In his Journal Record column this week, Blatt urged education advocates to keep the pressure on lawmakers to pursue real options for education funding. Blatt’s speech at the March 31st education rally in Oklahoma City can be viewed here. Policy Director Gene Perry discussed Oklahoma’s budget crisis with the International Business Times. 

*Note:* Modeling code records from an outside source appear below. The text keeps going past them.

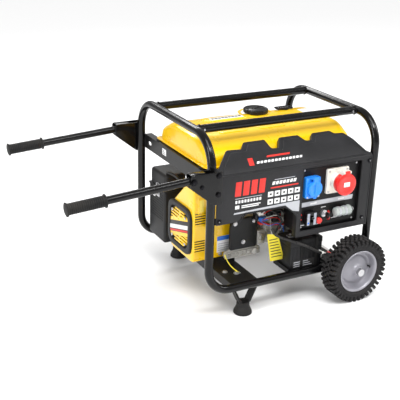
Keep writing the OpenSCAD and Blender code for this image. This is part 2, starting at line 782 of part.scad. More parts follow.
module cee_lid() stand() color("#e0281e") on_panel(cee_at, 52 + side_gap) {
  difference() {
    union() {
      cylinder(d = cee_lid_d, h = cee_lid_t);
      lid_knuckle(cee_hinge[0], cee_lid_t);
    }
    lid_bore(cee_hinge[0], cee_lid_t);
  }
}

module breaker() stand() color("#9fa3ad") difference() {
  on_panel(breaker_at) {
    linear_extrude(22) rounded_square([40, 46], 3);
    translate([0, 0, -20]) cylinder(d = 29, h = 21);
  }
  on_panel(breaker_at, 7) translate([-7, -12, 0]) cube([14, 24, 20]);
}

module breaker_toggle() stand() color("#202024") on_panel(breaker_at, 13) {
  rotate([0, 90, 0]) translate([0, 0, -6]) cylinder(d = 10, h = 12);
  rotate([-toggle_tilt, 0, 0]) translate([-5, -3, 0]) cube([10, 6, 20]);
}

module key_switch() stand() color("#c9c9cc") difference() {
  on_panel(key_at) {
    cylinder(d = 24, h = 8);
    translate([0, 0, -26]) cylinder(d = 17, h = 27);
  }
  on_panel(key_at, -2) cylinder(d = 12, h = 20);
}

module ignition_key() stand() color("#3a3a3e") on_panel(key_at, -1.5) {
  cylinder(d = 12 - 2 * run_fit, h = 11);
  translate([-1.5, -3, 10]) cube([3, 6, 10]);
  translate([-2, -11, 19]) cube([4, 22, 18]);
}

module reset_button() stand() color("#e0281e") on_panel(button_at, side_gap) {
  translate([0, 0, 4]) cylinder(d = 22, h = 10);
  translate([0, 0, -12]) cylinder(d = 11, h = 17);
}

// Clear round case clipped to the panel, with its cap and hanging loop
module panel_capsule() stand() color("#dfe6e4") on_panel(capsule_at) {
  translate([0, 0, 19]) {
    translate([-38, 0, 0]) along_x() cylinder(d = 32, h = 62);
    translate([24 - eps, 0, 0]) along_x() cylinder(d1 = 32, d2 = 20, h = 8);
  }
  translate([-26, -8, 0]) cube([44, 16, 5]);
}

// ---------- Engine ----------

module at_crank(x) translate([x, eng_y, eng_z]) children();

// Casting with the cylinder barrel and its fins, bored for the crankshaft
module crankcase() stand() color("#9b9a94") difference() {
  union() {
    translate([case_x, eng_y - 95, base_z + 12]) cube([case_l, 190, 120]);
    translate([foot_pad_x - 20, eng_y - 118, base_z]) cube([case_l + 20, 236, 14]);
    at_crank(case_x + case_l / 2) rotate([-cylinder_tilt, 0, 0]) {
      cylinder(d = 88, h = 130);
      for (h = [62:11:128]) translate([0, 0, h]) cylinder(d = case_l - 1, h = 4);
    }
  }
  at_crank(case_x - 1) along_x() cylinder(d = crank_d + 2 * run_fit, h = case_l + 2);
  at_crank(case_x + 22) along_x() cylinder(d = 124, h = case_l - 44);
  mount_bolts(8 + 2 * bolt_fit, 2 * (base_z - mount_z) + 60);
  translate([case_x + 34, eng_y - 96, base_z + 32]) along_y() cylinder(d = 16 + 2 * run_fit, h = 30);
}

// Local frame of the tilted cylinder's top face
module on_cylinder() at_crank(case_x + case_l / 2) rotate([-cylinder_tilt, 0, 0])
  translate([0, 0, 132 + eps]) children();

module cylinder_head() stand() color("#8f8f8b") on_cylinder() difference() {
  union() {
    for (h = [0:9:36]) translate([-58, -52, h]) cube([116, 104, 4]);
    translate([-44, -44, 0]) cube([88, 88, 40]);
    translate([0, 0, 38]) linear_extrude(18) rounded_square([92, 84], 14);
  }
  translate([0, 30, 18]) along_y() cylinder(d = 12 + 2 * bolt_fit, h = 40);
}

module spark_plug() stand() color("#e8e4da") on_cylinder() translate([0, 32, 18]) along_y() {
  cylinder(d = 12, h = 34);
  translate([0, 0, 20 + eps]) cylinder(d = 20, h = 8, $fn = 6);
  translate([0, 0, 28]) cylinder(d = 16, h = 34);
}

// Fan housing: outline in the YZ plane about the crank axis, inset by g
function shroud_outline(g) = [[-90 + g, -105 + g], [70 - g, -105 + g], [90 - g, -85 + g],
  [90 - g, 45 - g], [70 - g, 72 - g], [-36 - g, 170 - g], [-90 + g, 170 - g]];

module blower_shroud() stand() color("#f9d42a") at_crank(shroud_x) difference() {
  side_prism(0, shroud_l) polygon(shroud_outline(0));
  side_prism(shroud_t, shroud_l) polygon(shroud_outline(shroud_t));
  along_x() translate([0, 0, -1]) cylinder(d = 140, h = shroud_t + 2);
  for (z = [each [-70:8:-46], each [28:8:60]]) translate([22, -91, z]) cube([34, shroud_t + 2, 3.5]);
  translate([grip_at[0] - shroud_x, -95, grip_at[1] - eng_z]) along_y() cylinder(d = 14, h = 10);
}

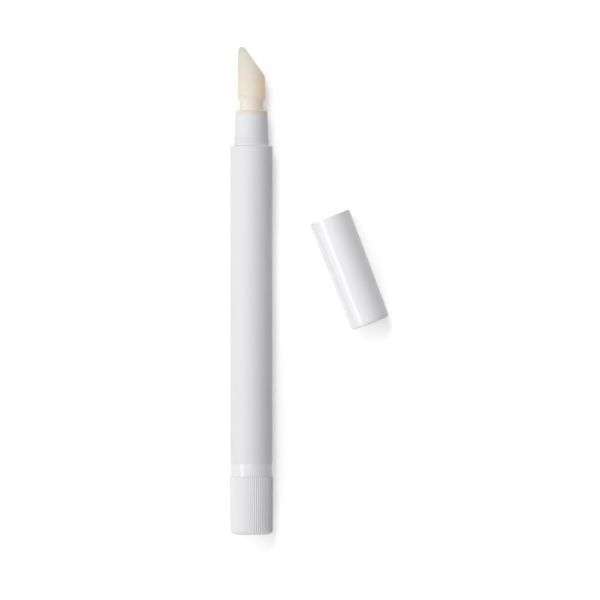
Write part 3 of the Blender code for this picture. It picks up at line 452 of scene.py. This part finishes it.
# The face runs evenly from the edge's last ring in to the channel's mouth.
inward_share = np.array([0.03, 0.12, 0.3, 0.5, 0.7, 0.85, 0.95, 1])[:, None]
face_across = edge_across[-1] + inward_share * (channel_radius * np.cos(tip_turn) - edge_across[-1])
face_up = edge_up[-1] + inward_share * (channel_radius * np.sin(tip_turn) - edge_up[-1])
tip_inside = np.array([
    (channel_radius, tip_low.y + tip_tube_top),
    (tip_tube_hole, tip_low.y + tip_tube_top),
    (tip_tube_hole, tip_low.y + tip_socket_top),
    (tip_socket, tip_low.y + tip_socket_top),
])
scrub_tip = shell("scrub_tip", np.vstack([
    turned_on_pen(tip_foot, tip_sides),
    np.stack([pen_x + side_radius * np.cos(tip_turn), side_station,
              pen_z + side_radius * np.sin(tip_turn)], axis=-1),
    np.stack([pen_x + edge_across, edge_along, pen_z + edge_up], axis=-1),
    np.stack([pen_x + face_across, face_level(face_across), pen_z + face_up], axis=-1),
    turned_on_pen(tip_inside, tip_sides),
]))

# The silicone is palest in the flange and greyer towards the apex. Light goes far into it, less far
# in the thin neck, and least at its two ends.
body_cream = (0.842, 0.752, 0.668)
apex_cream = (0.74, 0.664, 0.59)
neck_cream = (0.845, 0.763, 0.672)
flange_cream = (0.935, 0.85, 0.75)
mottle_cream = (0.66, 0.575, 0.475)
mottle_most = 0.16
neck_tint_end = tip_body - 0.0026
body_tint_start = tip_body + 0.0006
apex_tint_full = tip_high.y - 0.001
flange_tint_end = flange_top + 0.0006
root_depth = 0.5
root_depth_end = flange_top + 0.0018
apex_depth = 0.25
apex_depth_start = tip_high.y - 0.0034
apex_depth_full = tip_high.y - 0.0004
body_glow = 0.019
neck_glow = 0.0115
scrub_share = 0.25
silicone, silicone_shader, silicone_place = new_finish("cream_silicone", (0.80, 0.74, 0.62))
tip_station = add(silicone, "ShaderNodeSeparateXYZ", {"Vector": silicone_place})["Y"]
root_share = ranged(silicone, tip_station, low=neck_tint_end, high=body_tint_start, first=1, last=0,
                    interpolation_type="SMOOTHSTEP")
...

Sen. Sean Burrage noted that Oklahoma is a low-tax state in the Pryor Daily Times, using OK Policy data and analysis. You can read our tax day blog post here. A letter in the Norman Daily Transcript, citing OK Policy work, argued that the state budget is leaving vital health care services behind and made suggestions to help fix the issue. Our suggestions for filling the budget hole can be found here, and our discussion of impending Medicaid cuts is here. The Oklahoman’s editorial board took issue with a recently-released poll commissioned by OK Policy on tax breaks for horizontal drilling. You can read more about the poll here

Numbers of the Day

  • 8,000 – Increase in leisure and hospitality sector jobs in Oklahoma since March 2013, more than one-third of all new jobs in Oklahoma over the past year.
  • $13.7 million – How much CTB/McGraw-Hill was paid this year to conduct Oklahoma school testing, which has been disrupted by technology problems for the second year in a row.
  • $267 million – Oklahoma Tax Commission estimate of cost in 2019 of SB 1246, which would lower top income tax rate to 4.85%. The Commission cannot estimate the full impact because its simulation model doesn’t extend that far into the future.
  • 830,850 – The number of Oklahomans enrolled in the state Medicaid program as of late March, the largest single-month total in the history of the program.
  • $23,636 – The average debt of an Okahoman university student who graduated in 2012. Oklahoma ranks 34th nationally.

Policy Notes

  • The Alaska Dispatch reports that since Alaska switched state employees from defined benefit to a defined contribution pension system, the state’s unfunded liabilities have nearly doubled.
  • Demos shares data that shows while the US and Northern Europe have similar rates unmarried parents and single mothers, the US’s child poverty rate is substantially higher.
  • The Congressional Budget Office has lowered its estimates of the cost to states to implement Medicaid expansion, making it an even better deal for states than previously thought. 
  • The Washington Post reports on the whereabouts of the 1.6 million Americans who don’t have indoor plumbing, and explains why such data matters.
  • Al Jazeera discusses the impact and costs of being uninsured in America.

ABOUT THE AUTHOR

Carly Putnam joined OK Policy in 2013. As Policy Director, she supervises policy research and strategy. She previously worked as an OK Policy intern, and she was OK Policy's health care policy analyst through July 2020. She graduated from the University of Tulsa in 2013. As a student, she was a participant in the National Education for Women (N.E.W.) Leadership Institute and interned with Planned Parenthood. Carly is a graduate of the Oklahoma Center for Nonprofits Nonprofit Management Certification; the Oklahoma Developmental Disabilities Council’s Partners in Policymaking; The Mine, a social entrepreneurship fellowship in Tulsa; and Leadership Tulsa Class 62. She currently serves on the boards of Restore Hope Ministries and The Arc of Oklahoma. In her free time, she enjoys reading, cooking, and doing battle with her hundred year-old house.